SEACrowd / seacrowd-datahub

A collaborative project to collect datasets in SEA languages, SEA regions, or SEA cultures.
Apache License 2.0
60 stars 56 forks source link

Create dataset loader for idner-news-2k #534

Closed SamuelCahyawijaya closed 4 months ago

SamuelCahyawijaya commented 5 months ago

Dataloader name: idner_news_2k/idner_news_2k.py DataCatalogue: http://seacrowd.github.io/seacrowd-catalogue/card.html?idner_news_2k

Dataset idner_news_2k
Description A dataset of Indonesian News for Named-Entity Recognition task. This dataset was previously provided by Syaifudin & Nurwidyantoro (2016) (https://github.com/yusufsyaifudin/Indonesia-ner). We manually re-annotated the dataset with a more standardized NER tags. We split this dataset into three files, namely train.txt, dev.txt, and test.txt. Each file consists of three columns which are Tokens, PoS Tag, and NER Tag respectively. The format is following CoNLL dataset which split each token into one line and each sentence is separated by one empty line. For the NER tag, we use the IOB format as illustrated in the example below.
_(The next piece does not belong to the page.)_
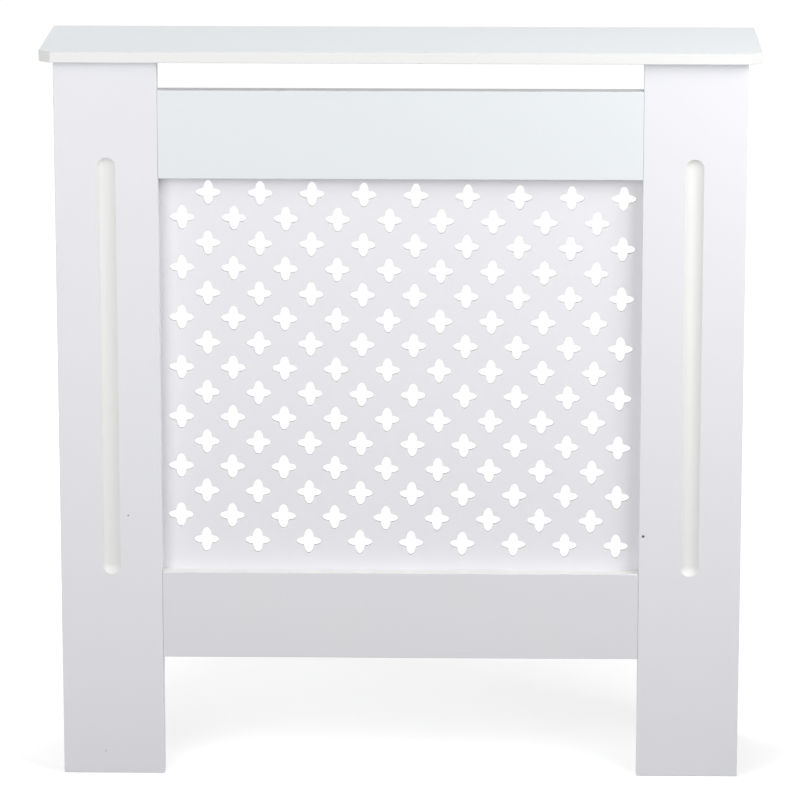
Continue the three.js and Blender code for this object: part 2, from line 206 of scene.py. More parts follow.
class Skin:
    """One closed mesh in the making. A corner of a face is its vertex, its normal and its share of wear.
    Faces can be marked as milled, or as raw board that the paint doesn't reach."""

    def __init__(self, place):
        self.place = place
        self.points = []
        self.faces = []
        self.milled = set()
        self.raw = set()

    def mark(self, marked, first):
        """Puts the faces made since the first one named among the milled or the raw ones."""
        marked.update(range(first, len(self.faces)))

    def ring(self, corners):
        """Adds a vertex for each (point, normal, wear), and returns the corners that faces are made of."""
        first = len(self.points)
        self.points.extend(point for point, _, _ in corners)
        return [(first + i, normal, wear) for i, (_, normal, wear) in enumerate(corners)]

    def bridge(self, upper, lower, left_open=()):
        """Joins two rings by quads. From above, outer rings run counter-clockwise and holes clockwise."""
        count = len(upper)
        for i in range(count):
            if i not in left_open:
                j = (i + 1) % count
                self.faces.append([lower[i], lower[j], upper[j], upper[i]])

    def patch(self, corners, loops):
        """Fills the first loop, less the others, with triangles that look where their normals point."""
        for triangle in tessellate_polygon(loops):
            picked = [corners[k] for k in triangle]
            a, b, c = (self.points[vertex] for vertex, _, _ in picked)
            facing = sum((normal for _, normal, _ in picked), Vector((0, 0, 0)))
            if (b - a).cross(c - a).dot(facing) < 0:
                picked.reverse()
            self.faces.append(picked)

    def fill(self, rings, normal):
        """Closes the flat face inside the first ring. The other rings are holes in it."""
        corners = [(vertex, normal, 0) for ring in rings for vertex, _, _ in ring]
        self.patch(corners, [[self.points[vertex] for vertex, _, _ in ring] for ring in rings])

    def flat_bridge(self, upper, lower):
        """Joins two rings by quads that are each shaded flat."""
        for i in range(len(upper)):
            j = (i + 1) % len(upper)
            quad = [corner[0] for corner in (lower[i], lower[j], upper[j], upper[i])]
            a, b, c = (self.points[vertex] for vertex in quad[:3])
            normal = (b - a).cross(c - b).normalized()
            self.faces.append([(vertex, normal, 0) for vertex in quad])

    def tunnel(self, centre, into, radius, depth):
        """The wall of a round hole. Returns the rings at its two ends."""
        outward = -into
        across = outward.orthogonal().normalized()
        spokes = clockwise_spokes(across, outward.cross(across), BORE_STEPS)
        near = self.ring([(centre + spoke * radius, -spoke, 0) for spoke in spokes])
        far = self.ring([(centre + into * depth + spoke * radius, -spoke, 0) for spoke in spokes])
        self.bridge(near, far)
        return near, far

    def bore(self, centre, into, radius, depth):
        """A round blind hole. Returns its rim, which is a hole in the face round it."""
        rim, floor = self.tunnel(centre, into, radius, depth)
        self.fill([floor], -into)
        return rim

    def cross_recess(self, level, reach, width, depth):
        """A driver's cross in a flat face, which narrows towards its floor. Returns its rim."""
        half = width / 2
        outline = []
        for quarter in range(4):
            turn = Matrix.Rotation(quarter * math.pi / 2, 2)
            outline += [turn @ Vector(point) for point in ((reach, -half), (reach, half), (half, half))]
        outline.reverse()
        rim = self.ring([(Vector((*point, level)), Z, 0) for point in outline])
        floor = self.ring([(Vector((*(point * RECESS_TAPER), level - depth)), Z, 0) for point in outline])
        self.flat_bridge(rim, floor)
        floor.reverse()
        for end in range(2, len(floor), 3):
            self.faces.append([floor[end - 3], floor[end - 2], floor[end - 1], floor[end]])
        self.faces.append(floor[2::3])
        return rim

    def turned(self, profile, steps):
        """A turned form round the local Z axis, from its (radius, level) profile, downwards. Returns the
        rings at its two ends."""
        spokes = list(reversed(clockwise_spokes(X, Y, steps)))
        rings = [
            self.ring([(spoke * radius + Z * level, Z, 0) for spoke in spokes])
            for radius, level in profile
        ]
        slopes = []
        for (radius, level), (next_radius, next_level) in zip(profile, profile[1:]):
            slopes.append(Vector((level - next_level, next_radius - radius)).normalized())
        for k, slope in enumerate(slopes):
            ends = []
            for neighbour in (slopes[max(k - 1, 0)], slopes[min(k + 1, len(slopes) - 1)]):
                soft = slope.angle(neighbour) < SHARP_TURN
                ends.append((slope + neighbour).normalized() if soft else slope)
            upper, lower = (
                [(vertex, spoke * end.x + Z * end.y, 0) for (vertex, _, _), spoke in zip(ring, spokes)]
                for ring, end in zip(rings[k:k + 2], ends)
            )
            self.bridge(upper, lower)
        return rings[0], rings[-1]

    def pierced_wall(self, centre, way, radius, depth, facing, hole_radius, hole_depth):
        """The wall of a drum, or with facing -1 of a bore, which runs down from its centre and is pierced by
        a round hole along the way given. Returns the upper, the lower and the pierced ring, the last with
        the normals of the hole's own wall."""
        side = Z.cross(way)

        def spoke(angle):
            return -way * math.cos(angle) - side * math.sin(angle) * facing

        turns = [math.tau * step / CAM_STEPS for step in range(CAM_STEPS)]
        spokes = [spoke(turn) for turn in turns]
        upper, lower = (
            self.ring([(centre - Z * down + ray * radius, ray * facing, 0) for ray in spokes])
            for down in (0, depth)
        )
        across = clockwise_spokes(side, Z, BORE_STEPS)
        points = []
        flat_hole = []
        for spread in across:
            swing = math.asin(spread.dot(side) * hole_radius / radius)
            level = spread.z * hole_radius - hole_depth
            radial = way * math.cos(swing) + side * math.sin(swing)
            points.append((centre + Z * level + radial * radius, radial * facing, 0))
            flat_hole.append(Vector((radius * (math.pi + facing * swing), level, 0)))
        pierced = self.ring(points)
        # The hole lies in the middle quarter of the wall, which is filled round it.
        first = CAM_STEPS // 2 - CAM_STEPS // 8
        last = CAM_STEPS // 2 + CAM_STEPS // 8
        self.bridge(upper, lower, range(first, last))
        near_turns = turns[first:last + 1]
        span = turns[last] - math.pi

        def drawn_in(turn):
            return UNROLLED_SLACK * (1 - ((turn - math.pi) / span) ** 2)

        flat_wall = [Vector((radius * turn, -drawn_in(turn), 0)) for turn in near_turns]
        flat_wall += [Vector((radius * turn, drawn_in(turn) - depth, 0)) for turn in reversed(near_turns)]
        near = [*upper[first:last + 1], *reversed(lower[first:last + 1])]
        self.patch([*near, *pierced], [flat_wall, flat_hole])
        return upper, lower, [(vertex, -spread, 0) for (vertex, _, _), spread in zip(pierced, across)]

    def build(self, name, finish, slot, *nodes):
        """Makes the object, which stands for the CAD nodes named."""
        mesh = bpy.data.meshes.new(name)
        faces = [[vertex for vertex, _, _ in face] for face in self.faces]
        mesh.from_pydata([self.place @ point for point in self.points], [], faces)
        mesh.shade_smooth()
        turn = self.place.to_3x3()
        corners = [corner for face in self.faces for corner in face]
        mesh.normals_split_custom_set([turn @ normal for _, normal, _ in corners])
        wear = mesh.attributes.new("wear", "FLOAT", "CORNER")
        wear.data.foreach_set("value", [share for _, _, share in corners])
        for kind, marked in (("milled", self.milled), ("raw", self.raw)):
            mark = mesh.attributes.new(kind, "FLOAT", "FACE")
            mark.data.foreach_set("value", [float(face in marked) for face in range(len(faces))])
        mesh.materials.append(finish)
        piece = bpy.data.objects.new(name, mesh)
        bpy.context.scene.collection.objects.link(piece)
        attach(piece, "root")
        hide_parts(*nodes)
        return piece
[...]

In terms of PoS tag, we tagged the data using UDPipe (http://ufal.mff.cuni.cz/udpipe), a pipeline for tokenization, tagging, lemmatization and dependency parsing whose model is trained on UD Treebanks.
Subsets -
Languages ind
Tasks Named Entity Recognition
License MIT (mit)
Homepage https://github.com/khairunnisaor/idner-news-2k
HF URL -
Paper URL https://aclanthology.org/2020.aacl-srw.10/
R-Damanhuri commented 5 months ago

self-assign